Picture this, and it shouldn’t be too hard. After the countdown, the clock strikes midnight — it’s 2025. New year, new you, right?
You may have goals that you want to achieve in the coming year — whether they be fitness-related, lifestyle-related, forming new habits in your personal life or updating any other aspect of your life that isn’t to your liking. As that clock strikes midnight, you resolve to do whatever it is that you think will improve your quality of life during and after 2025.
You start off fairly strong, riding that high everyone feels when entering a new year. You may make an effort for the first few days to wake up two hours early and head to the gym before work or pass over your usual fast-food stop on the way home in favor of a healthier meal.
However, just a week later, you are snoozing that 5 a.m. alarm, and the employee at the fast-food joint remembers your face from the last shift they worked. What happened in this short span that led to this major shift?
Just know you aren’t alone. Around 88% of people who set New Year’s resolutions fail within the first two weeks of the year.
At first glance, this statistic seems impossible — how is it that such a prominent tradition fails so frequently?
Many cannot see their resolutions through because their goals are broad and unrealistic. Shooting for the stars is important, but you must have the fuel to get there.
Goals such as “eating healthier” and “working out more” fall under the category of broad and unrealistic. Both can be an end goal, but resolutions should begin as small steps in the right direction until a person feels ready to take the next steps.
SMART goals are often used to help people plan major shifts in their lives. The acronym suggests that a “SMART” goal is specific, measurable, achievable, relevant and time-bound.
If our person who was aiming to “work out more” wanted to turn this broad mantra into an achievable goal, they can create a framework using the SMART acronym.
To begin, the goal must be specific. To that end, the person could adjust their goal to be “I want to exercise three days a week before I go to work in the morning.” This goal has already become much more attainable.
Then, the goal should be made to be measurable. Including traceable benchmarks, such as how heavy the weights are after a certain amount of time, could bolster confidence in continuing to develop a habit of going to the gym.
The goal must also be achievable. No person can walk into Carmichael for the first time and bench 225 pounds — those numbers come with commitment, perseverance and time.
To make the goal more relevant, the person setting it can think of the big-picture reasons for wanting to work out. Do they want to be healthier, live longer or be stronger? By vocalizing these reasons, the means to achieve the goal become more reasonable.

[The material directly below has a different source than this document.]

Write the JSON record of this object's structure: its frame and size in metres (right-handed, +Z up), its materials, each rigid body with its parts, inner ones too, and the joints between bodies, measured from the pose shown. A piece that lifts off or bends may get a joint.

Finally, placing a goal on a timeline makes it easier to stick to it. Going three days a week already places the goal on a timeline, but combining the previously mentioned benchmarks into the timeline, such as saying you will be lifting at least your body weight two months from now, gives you things to look forward to in the future.
As students, we are also given the perfect opportunity to begin our resolutions early in December as winter break starts. This gives us time to consider what we must do to make our New Year’s goals “SMART.”
If you are always waiting for New Year’s Day to start your life-changing habits, you’ll struggle to change in the other 364 days of the year.
And, of course, it goes without saying that just because your New Year’s resolutions didn’t stick, that doesn’t mean that you can’t start again later in the year. If you want to bring change into your life, you can — any time, any day.